Sono trascorsi 60 anni da quel terribile 8 agosto 1956, quando un incendio divampò nella miniera di carbone Bouis du Cazier, provocavando quello che sarebbe diventato il disastro di Marcinelle.
In Belgio, persero la vita 262 persone e se ne salvarono solo 12. La maggior parte era di nazionalità italiana, ben 136. Lavoravano per estrarre il carbone, il combustibile che all’epoca sarebbe servito per rilanciare l’economia dell’Europa che usciva dalla guerra.
L’accoglienza riservata agli italiani che abbandonavano la propria terra per assicurare un futuro alle proprie famiglie, in quegli anni era umiliante. In alcuni bar – racconta Paolo di Di Stefano, firma del Corriere della Sera e autore de “La catastròfa” (un romanzo verità sulla tragedia) – campeggiava il cartello con il divieto “nè cani nè italiani”.

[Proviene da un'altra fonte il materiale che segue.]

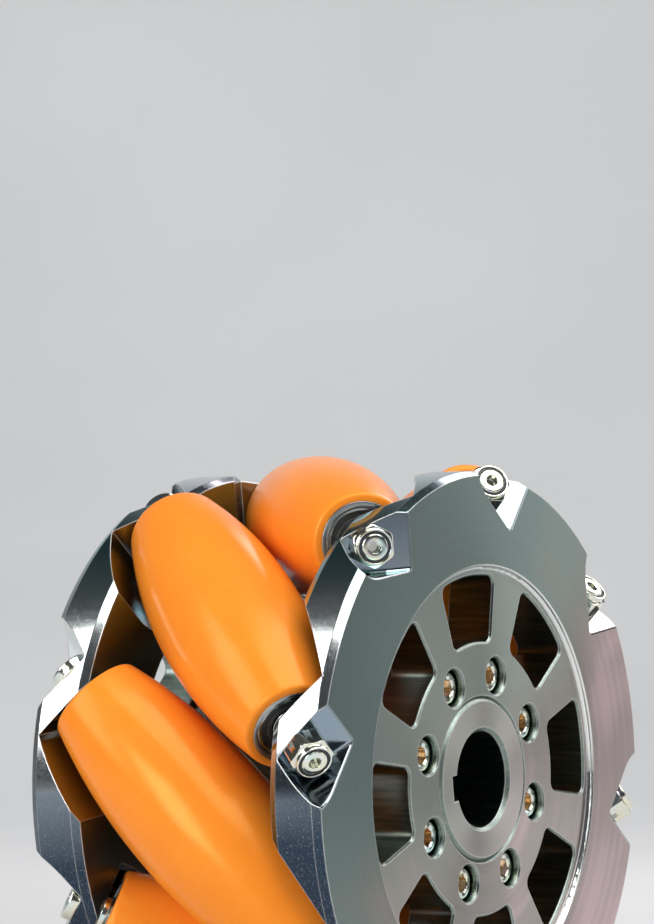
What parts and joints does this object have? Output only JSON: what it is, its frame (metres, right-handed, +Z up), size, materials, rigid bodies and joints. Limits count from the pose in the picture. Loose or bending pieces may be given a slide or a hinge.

Le condizioni di sicurezza nella miniera erano minime e solo dopo la sciagura si comprese il rischio che correvano i minatori.
I soccorsi arrivarono tardi, quando c’era poco da fare, davanti agli amici e parenti disperati delle vittime che avevano davanti il fumo che usciva dalle cavità sotterranee. Un giorno che le nuove generazioni hanno il dovere di conoscere e non dimenticare.